Pirlo left Inter as a talented but underused midfielder. At Milan, he became the metronome of an era. Titles followed. So did a complete redefinition of his role.
Inter fans did not riot. Milan fans did not gloat immediately. It took time for the significance to sink in. This was not betrayal fuelled by drama, but a reminder that misjudging a player can hurt more than losing one loudly.
Gonzalo Higuaín, Napoli to Juventus
In Italy, rivalries carry long memories, and Napoli’s relationship with Juventus is soaked in resentment. Higuaín’s move north reopened every old wound.
The release clause made it legal. The timing made it brutal. Napoli had built their hopes around him. Juventus dismantled those hopes with a cheque.

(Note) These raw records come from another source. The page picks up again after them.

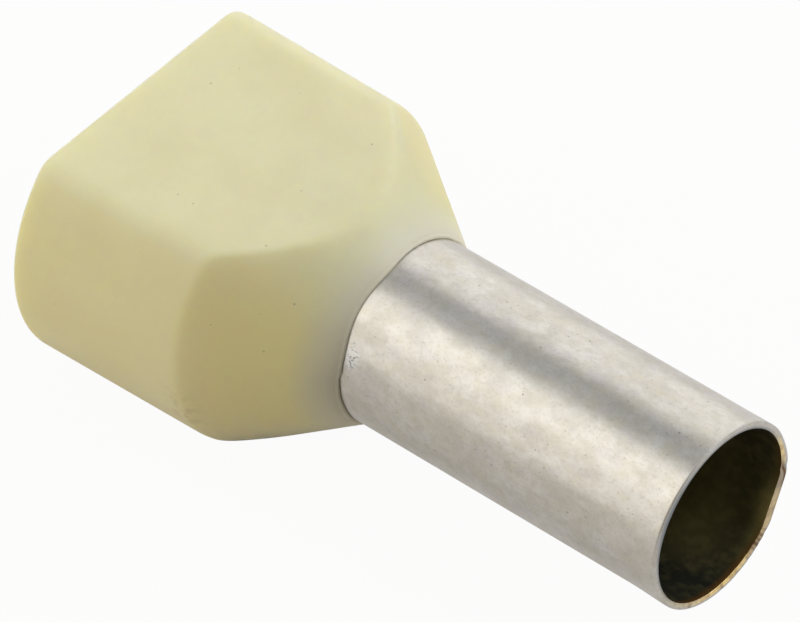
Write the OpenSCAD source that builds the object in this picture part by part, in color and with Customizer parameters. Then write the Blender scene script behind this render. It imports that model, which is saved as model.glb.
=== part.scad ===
// Twin-entry wire ferrule. A tinned copper barrel is pushed through a moulded collar until its
// flared end seats in the collar's throat. Two insulated wires go into the wide end of the
// collar, and their bared strands share the barrel.
// Millimetres. +X runs along the barrel to its mouth, +Y across the collar's width and +Z up.
// The origin is on the barrel's axis, in the plane of the collar's front lip.

/* [Barrel] */
// Outside diameter of the copper tube
barrel_od = 7; // [6.8:0.05:7.05]
// Wall of the copper tube
barrel_wall = 0.25; // [0.15:0.05:0.4]
// Length of tube in front of the collar
barrel_reach = 14; // [8:0.5:25]
// Length of tube inside the collar
barrel_hold = 4; // [2.5:0.25:4.5]
// How far the tube opens out along the length inside the collar
flare_rise = 0.15; // [0.05:0.05:0.25]
// Rounding on both edges of the mouth
mouth_round = 0.07; // [0.02:0.01:0.07]

/* [Collar] */
// Length of the collar
collar_length = 12; // [10:0.5:16]
// Width across the bulged sides at the wire entry
collar_width = 13.8; // [13.4:0.1:15]
// Thickness across the flat faces
collar_thick = 9.15; // [9:0.05:9.6]
// Radius of the bulged sides
side_radius = 6.2; // [6:0.05:6.8]
// Radius of the four long corners
corner_radius = 1; // [0.9:0.05:1.4]
// Draft of the bulged sides, which close in towards the barrel
side_draft = 1.4; // [0:0.1:3]
// Wall round the wire entry
collar_wall = 0.8; // [0.6:0.05:0.8]
// Angle between the front cone and the barrel's axis
cone_angle = 34.3; // [30:0.1:40]
// Thickness of the lip where the cone runs out on the barrel
lip = 0.06; // [0.03:0.01:0.2]
// Rounding where the faces turn into the front cone
fold_radius = 0.9; // [0.2:0.05:1.5]
// Rounding on both edges of the wire entry
entry_round = 0.2; // [0.05:0.05:0.25]
// Length of the funnel that leads the strands into the barrel
funnel_length = 3; // [2:0.25:4]

/* [Hidden] */

barrel_r = barrel_od / 2;
bore_r = barrel_r - barrel_wall;
lip_r = barrel_r + lip;
half_w = collar_width / 2;
half_t = collar_thick / 2;
side_fall = tan(side_draft) / half_w;

// Facets along each stretch of a quarter of the outline, and along each rounding
side_steps = 10;
corner_steps = 6;
flat_steps = 11;
round_steps = 3;
fold_steps = 5;

// The outline has flat faces, bulged sides, and corner arcs that are tangent to both.
side_y = half_w - side_radius;
corner_z = half_t - corner_radius;
corner_y = side_y + sqrt(pow(side_radius - corner_radius, 2) - pow(corner_z, 2));
corner_turn = asin(corner_z / (side_radius - corner_radius));
flat_turn = atan2(half_t, corner_y);

function even_steps(from, to, steps) = [for (i = [0 : steps]) from + (to - from) * i / steps];
function but_last(list) = [for (i = [0 : len(list) - 2]) list[i]];
function reversed(list) = [for (i = [len(list) - 1 : -1 : 0]) list[i]];
function arc_points(y, z, r, from, to, steps) =
    [for (a = even_steps(from, to, steps)) [y + r * cos(a), z + r * sin(a)]];

// A quarter of the outline from +Y up to +Z, moved in by inset
function quarter(inset) = concat(
    but_last(arc_points(side_y, 0, side_radius - inset, 0, corner_turn, side_steps)),
    but_last(arc_points(corner_y, corner_z, corner_radius - inset, corner_turn, 90, corner_steps)),
    [for (a = even_steps(flat_turn, 90, flat_steps)) [half_t / tan(a), half_t - inset]]);

// The upper half from +Y round to -Y, and the whole outline as that half and its half turn
function upper(inset) = let (q = quarter(inset))
    concat(but_last(q), [for (p = reversed(q)) [-p[0], p[1]]]);
function outline(inset) = let (u = but_last(upper(inset))) concat(u, -u);

// A point of the outline carried along to x, closing in with the draft of the sides
function drafted(p, x) = [x, p[0] * (1 - side_fall * (x + collar_length)), p[1]];
function outline_ring(x, inset) = [for (p = outline(inset)) drafted(p, x)];
function radius(p) = norm([p[1], p[2]]);

// Where a line of the outline meets the front cone, found by closing in on it
function meeting(p, x = 0, tries = 5) =
    tries == 0 ? drafted(p, x)
    : meeting(p, (lip_r - radius(drafted(p, x))) / tan(cone_angle), tries - 1);
skin = outline(0);
meetings = [for (p = skin) meeting(p)];

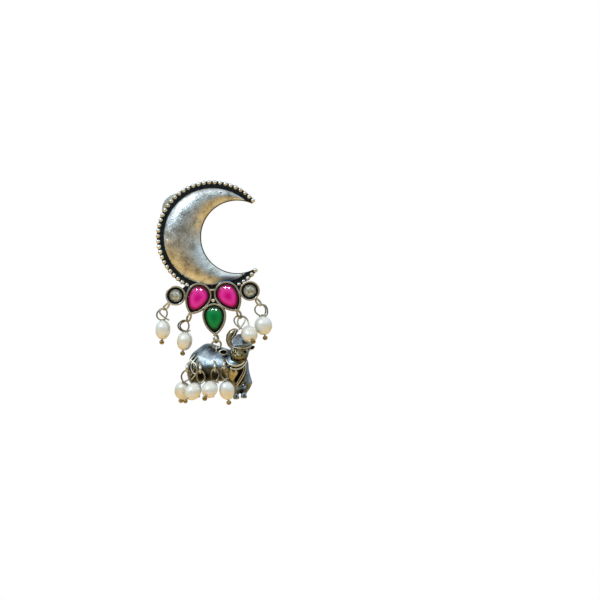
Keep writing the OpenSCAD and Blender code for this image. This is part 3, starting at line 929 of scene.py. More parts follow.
# Strands of the four side loops, from the point that each drop hangs on
SIDE_LOOPS = (
    [[(-0.3, -3.4, 0), (-0.2, -2.8, 0), (0.4, -2.15, -0.05), (0.66, -1.35, -0.1), (0.45, -0.45, -0.05),
      (-0.1, 0.02, 0), (-0.9, -0.2, 0.1), (-1.45, -0.9, 0.3), (-0.8, -1.8, 0.34), (0.2, -2.52, 0.36),
      (1.15, -3.0, 0.32)],
     [(0.1, -0.1, -0.2), (-0.7, 0.0, -0.15), (-1.55, -0.45, -0.05), (-2.1, -1.5, 0), (-1.9, -2.4, 0.05),
      (-1.2, -2.95, 0.15), (-0.45, -3.0, 0.25), (0.05, -2.85, 0.1)]],
    [[(-0.55, -3.3, 0), (-0.5, -2.9, 0), (-0.05, -2.5, -0.05), (0.24, -1.65, -0.1), (0.05, -0.7, -0.05),
      (-0.6, -0.1, 0), (-1.5, -0.15, 0.1), (-2.45, -0.9, 0.15), (-2.62, -1.7, 0.15), (-2.1, -2.55, 0.2),
      (-1.2, -2.95, 0.3), (-0.3, -3.05, 0.42), (0.55, -2.6, 0.45)],
     [(-0.1, -0.2, -0.2), (-1.0, -0.3, -0.12), (-1.9, -0.95, -0.05), (-2.15, -1.6, 0), (-1.7, -2.5, 0.1),
      (-0.9, -2.85, 0.2), (-0.35, -2.8, 0.3)]],
    [[(1.35, -3.3, 1.1), (0.75, -3.05, 0.9), (-0.1, -2.85, 0.6), (-1.1, -1.95, 0.35), (-1.65, -1.0, 0.2),
      (-1.15, 0.1, 0.05), (-0.2, 0.12, 0), (0.8, 0.15, -0.1), (1.7, -0.4, -0.05), (2.1, -1.3, 0.2),
      (2.2, -2.3, 0.6), (1.9, -2.9, 1.0)],
     [(0.9, -0.1, 0.15), (0.1, 0.0, 0.12), (-0.5, -0.5, 0.25), (-0.72, -1.5, 0.45), (-0.2, -2.5, 0.7),
      (0.3, -3.1, 0.85)],
     [(0.6, 0.05, -0.12), (1.35, -0.2, 0.1), (1.3, -1.1, 0.4), (0.75, -2.0, 0.75), (0.0, -2.85, 0.9),
      (-0.25, -3.2, 0.85)]],
    [[(0.5, -3.3, 0), (0.35, -2.95, 0), (-0.35, -2.75, 0.05), (-1.05, -2.15, 0.1), (-1.36, -1.3, 0.1),
      (-0.95, -0.35, 0.05), (-0.1, 0.02, 0), (0.75, -0.1, -0.05), (1.35, -0.75, -0.05), (1.55, -1.7, 0),
      (1.2, -2.8, 0.1), (0.85, -3.05, 0.3)],
     [(0.0, -0.15, -0.2), (1.0, 0.0, -0.15), (1.75, -0.6, -0.15), (1.95, -1.6, -0.1), (1.85, -2.75, 0),
      (1.3, -3.05, 0.25), (0.4, -3.02, 0.42), (-0.25, -2.95, 0.3)]],
)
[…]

Higuaín scored goals in Turin, but the warmth never fully followed. In Naples, his name still provokes anger. This was a transfer that made sense on paper and hurt everywhere else.
Ashley Cole, Arsenal to Chelsea
Cole’s departure was shaped by money, pride, and a breakdown in trust. Arsenal fans never forgave the way it unfolded. Chelsea fans welcomed one of the best left backs of his generation.
What makes this move endure is how successful Cole was afterward. League titles, cups, and a Champions League win gave him a legacy Arsenal supporters had to watch from afar.
It was not a sudden shock like Campbell’s move, but the bitterness lingered longer. Sometimes resentment grows slowly.
What These Switches Tell Us
Derby transfers endure because they challenge the idea that footballers are extensions of clubs rather than employees with short careers and limited chances.
Fans invest emotionally. Players invest professionally. When those priorities clash, the reaction is rarely rational, but it is always revealing.
Some players embraced the chaos. Others underestimated it. A few thrived because of it. None escaped unchanged.
These moves remind us that rivalries are not just fixtures on a calendar. They are stories people carry. Cross the wrong line, and you inherit every chapter that came before.